Just five months into her term, Port Orchard’s newly elected Mayor Kim Abel has launched a shakeup of the city’s planning department, a move she said is intended to bring Port Orchard more in line with its peers.

Abel announced Thursday she intended to eliminate the city’s top planning position and replace it with a new position — planning director. The director, who will join the city’s four existing department heads, will report directly to the mayor — a first in the city’s history.

Previously, the planning department fell under the public works department and reported to the city engineer.

Abel said by eliminating that extra layer of bureaucracy, the planning department will be able to work more efficiently and command more clout in its dealings with other cities’ planning departments.

“When I saw the list of planning things we have to accomplish and the growth we have coming, we need someone to direct this,” she said.

There is still much left to be done before the city can start looking for a new planning director. For starters, the City Council must approve the move, most likely at its May 24 regular meeting. Also, Abel must determine what responsibilities the new position will handle, including what staff will report to the director.

Although the position of city planner is being eliminated, the assistant planner position is being retained and other departments, such as code management, have in the past reported to the city planner. Abel will have to decide what other functions will become part of the new, independent planning department and which will remain under the authority of public works.

The new director’s salary will also have to be established.

“That’s why we’ll be going out (to advertise the position) in two weeks, not tomorrow,” she said.

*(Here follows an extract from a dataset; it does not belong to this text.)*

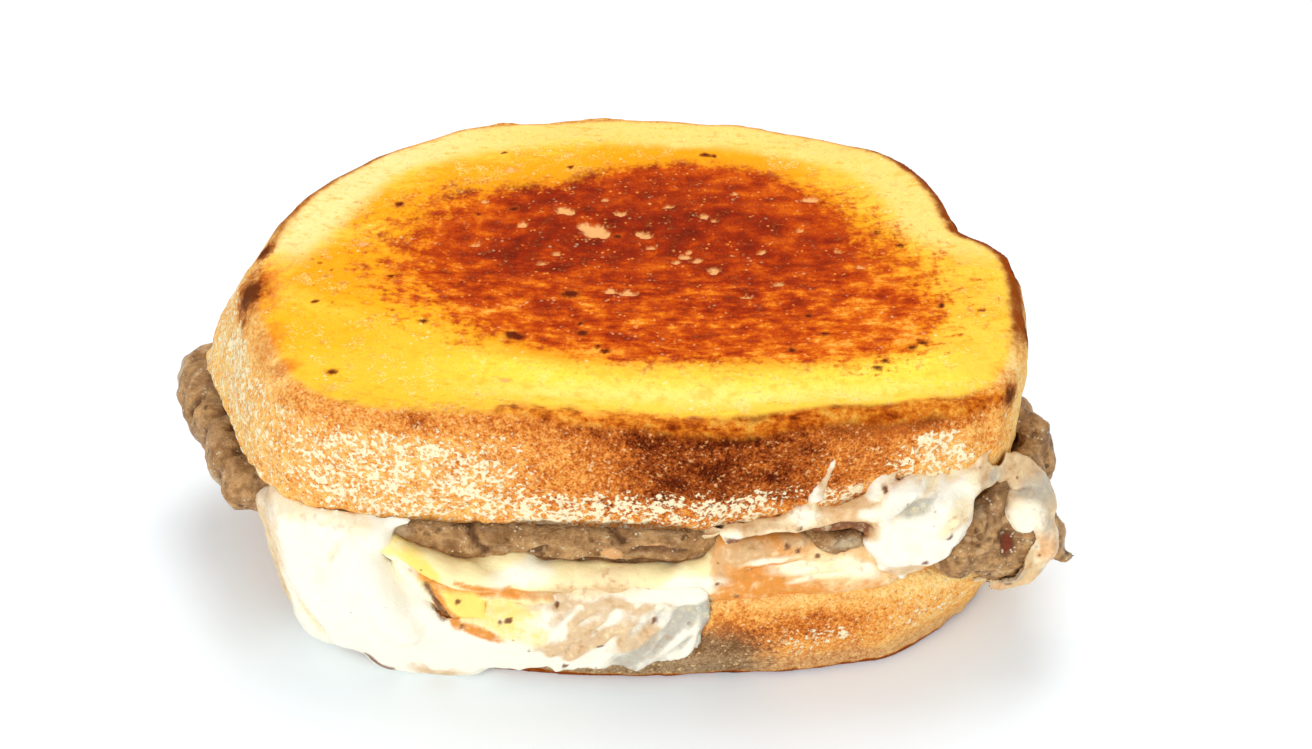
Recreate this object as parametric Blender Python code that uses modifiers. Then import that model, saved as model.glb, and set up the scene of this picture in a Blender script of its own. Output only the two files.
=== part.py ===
"""A grilled sandwich: two thick slices of a rustic loaf, browned in a pan, around a meat patty,
a layer of melted yellow cheese below it and a creamy white sauce above it that has run out at the sides.

Units are metres, +Z is up, +X runs along the slices, and -Y is the side where the filling shows most.
The origin is the middle of the underside that the sandwich rests on.
"""

import math

import bmesh
import bpy
from mathutils import Matrix, Vector, noise

MM = 0.001

# Heights of the layers, from the table up. Neighbours keep LAYER_GAP between them.
LAYER_GAP = 0.3 * MM
BOTTOM_SLICE_TOP = 19.6 * MM
CHEESE_THICKNESS = 3.0 * MM
PATTY_THICKNESS = 9.6 * MM
SAUCE_THICKNESS = 2.2 * MM
SANDWICH_HEIGHT = 58.0 * MM

CHEESE_BOTTOM = BOTTOM_SLICE_TOP + LAYER_GAP
CHEESE_TOP = CHEESE_BOTTOM + CHEESE_THICKNESS
PATTY_BOTTOM = CHEESE_TOP + LAYER_GAP
PATTY_TOP = PATTY_BOTTOM + PATTY_THICKNESS
SAUCE_BOTTOM = PATTY_TOP + LAYER_GAP
SAUCE_TOP = SAUCE_BOTTOM + SAUCE_THICKNESS
TOP_SLICE_BOTTOM = SAUCE_TOP + LAYER_GAP

# The loaf, cut across, as (x, y) millimetres: its flat base is the front, its two base corners are
# rounded, the dough burst at the waist on the right, and the domed top of the loaf is the back.
SLICE_OUTLINE = (
    (6.0, -52.2),
    (38.0, -49.2),
    (61.5, -43.0),
    (68.8, -29.0),
    (70.8, -12.0),
    (70.6, -1.0),
    (67.2, 6.2),
    (62.2, 9.8),
    (60.6, 18.0),
    (57.8, 28.0),
    (50.5, 38.2),
    (35.0, 47.5),
    (8.0, 52.5),
    (-15.0, 54.5),
    (-38.5, 49.0),
    (-55.0, 38.0),
    (-65.5, 19.5),
    (-71.0, -8.0),
    (-65.5, -30.0),
    (-56.0, -44.5),
    (-34.0, -50.0),
)

# The crust from the lower cut face to the upper one: (share of the height, inset in millimetres).
CRUST_PROFILE = (
    (0.06, 0.6),
    (0.18, 0.3),
    (0.45, -0.6),
    (0.72, -0.3),
    (0.88, 0.3),
    (0.965, 1.3),
    (1.00, 3.4),
)
LOWER_EDGE_INSET = 1.6 * MM
CRUST_WAVE_LENGTH = 22.0 * MM
CRUST_WAVE_HEIGHT = 0.8 * MM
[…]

One thing at least is clear — current city planner Rob Wenman will not be a candidate for the job. Abel said she wanted to look outside the county for a planning director and said she didn’t think Wenman’s qualifications would fit the yet-to-be-drafted job description.

Abel said Wenman would stay until a new planning director could be found, then leave the city’s employ.

She said she didn’t know how hard the blow was for Wenman, who was hired almost exactly four years ago out of the Kitsap County planning department. Abel did say he took the news “quietly.”

Wenman did not return calls seeking comment.

Although Abel said the decision to fire Wenman and eliminate his position was done purely to put the city in a better position for future planning efforts, not everyone has been so diplomatic about his departure. The Port Orchard Planning Commission has submitted ongoing complaints about the city planning department, particularly Wenman.

Planning commissioners have said Wenman was difficult to work with and often appeared biased toward applicants requesting land-use action approval.

Commissioner Fred Chang said the commission at one point considered giving Wenman a vote of no-confidence but decided not to bring the matter to a formal vote.

“I’m not sure how the vote would have turned out, even if the planning commission could have taken up the subject,” Chang said. “(But) ever since the election and the planning commission’s retreat (earlier this year), the council has been very aware of the planning commission’s concerns.”

He added, “I think it is a very positive step for the city.”